Why darkness? It may convey God's disapproval of Jesus' enemies, or the evil that appeared to triumph when Jesus was on the cross, or Jesus' endurance in our place of God's righteous wrath, which the day of the LORD is all about (God's wrath, that is). John, however, does not mention darkness at Jesus' crucifixion. Some scholars believe this is because John saw Jesus' death as a time of spiritual light. For John, Jesus was the light of the world particularly when he was finishing the work God had given him to do--at his crucifixion.
Maybe there's an explanation for the darkness during the full moon. Or maybe the darkness conveys a literary or theological point. Maybe it's both! I don't know.
3. "The Law," A Rabbinic Anthology, ed. C.G. Montefiore and H. Loewe (Philadelphia: Jewish Publication Society of America, 1938) 116-117.
"It is written, 'Keep my statutes: through them shall a man live' (Lev. XVIII, 5). R. Ishmael said: How can one know that [in a time of persecution] they say to an Israelite in private, 'Serve the idol, and you will not be killed,' he should serve the idol, and not be killed? Because it says, 'A man shall live through them,' and it does not say, 'A man shall die through them.' But if he is told in public, is he to obey? No, for it says, 'Ye shall not profane my holy name, but I will be hallowed among the children of Israel' (Lev. XXII, 32)...(Sifra 86b.)"
When I was in seventh grade, I had a Jewish social studies teacher, and our class spent a week on religion. He told us that Judaism views life as sacred. That's why Jewish doctors are permitted to save life on the Sabbath. And, if a Jew is on the verge of starving to death, Jewish law allows him to eat pork. "It would even let him put salt on it, because human life is sacred," my teacher said.
I thought that contradicted what I read in the Gospels, namely, the scenes in which the Jewish leaders don't like Jesus healing on the Sabbath. But they're not exactly contradictory. The people Jesus healed were not on the verge of death when Jesus performed the miracle. They could have come back on another day, as the leader of the synagogue said (Luke 13:14).
What about the disciples plucking grain on the Sabbath? When Brad Young spoke at Hebrew Union College, he said that Jesus was upholding a halakhic point of view. According to the passage he handed out to us, a Jew is permitted to break the Sabbath if he has an ox's hunger, which could place him on the verge of starving to death.
So why did the Pharisees dislike Jesus' disciples plucking grain on the Sabbath? Did they think the disciples didn't have an ox's hunger? If so, they may have had a point. Mark 2 seems to put the incident in Capernaum, which was where Peter lived.
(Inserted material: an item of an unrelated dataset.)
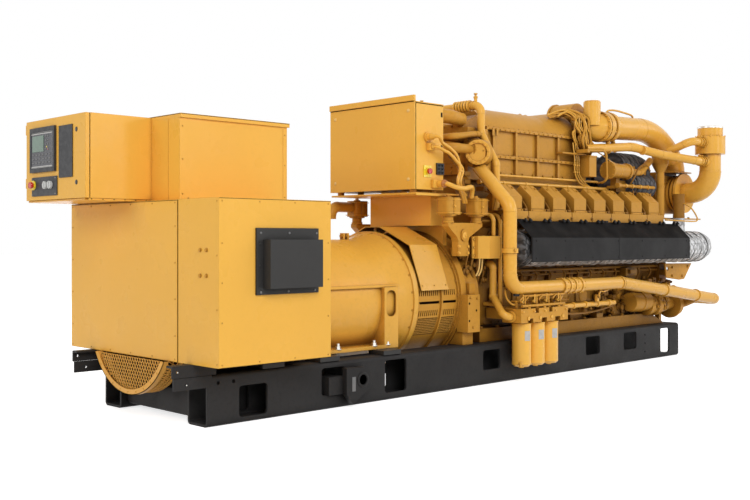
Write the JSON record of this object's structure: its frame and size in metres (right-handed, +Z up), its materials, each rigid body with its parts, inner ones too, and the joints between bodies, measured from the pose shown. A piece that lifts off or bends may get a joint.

Surely they could have eaten at Peter's house after synagogue services, right? It wasn't that far of a journey! They wouldn't starve to death on the way. Was the plucking of grain absolutely necessary for their survival? I don't know. Jesus refers to the example of David, who ate the bread of the priests when on the verge of starvation. So maybe there's some truth in what Brad Young said.
The rabbinic passage I have in quotes addresses a question I have had: When can Jews break the law to save their lives, and when can they not? My social studies teacher said a Jew could eat pork if on the verge of starvation. But II Maccabees 7 tells of story of seven brothers who chose to be martyrs rather than eating the king's pork. Couldn't they have eaten it to save their skins?
No, for the situations were different. In one case, the Jew ate pork in an emergency situation--so he could survive to live a life of obedience to God's commandments. In the other case, the very validity of God's law is challenged. Will the Jews obey God as their ruler, or will they exalt Antiochus as supreme? In their minds, the supremacy of God is something worth dying for.
I wonder if the same principle applies to the Sabbath. In I Maccabees 2, we read of Jews who chose to die at the hands of their enemies rather than fight on the Sabbath. Mattathias then decreed that Jews could fight on the Sabbath. That was a matter of saving their lives so they could continue to live in obedience to God's commands.
But, during the Holocaust, Jews worked on the Sabbath when their Nazi persecutors demanded it. In Schindler's List, it was almost a privilege when Oscar Schindler permitted the Jews to rest on the Sabbath! Shouldn't they have died for their commitment to God's Sabbath, as the seven brothers gave their lives when Antiochus told them, "Eat pork or die?" I'm not sure how an orthodox Jew in a concentration camp would answer that. Maybe he'd express hope that the Jews would see better days and be able to resume their observant Jewish lives.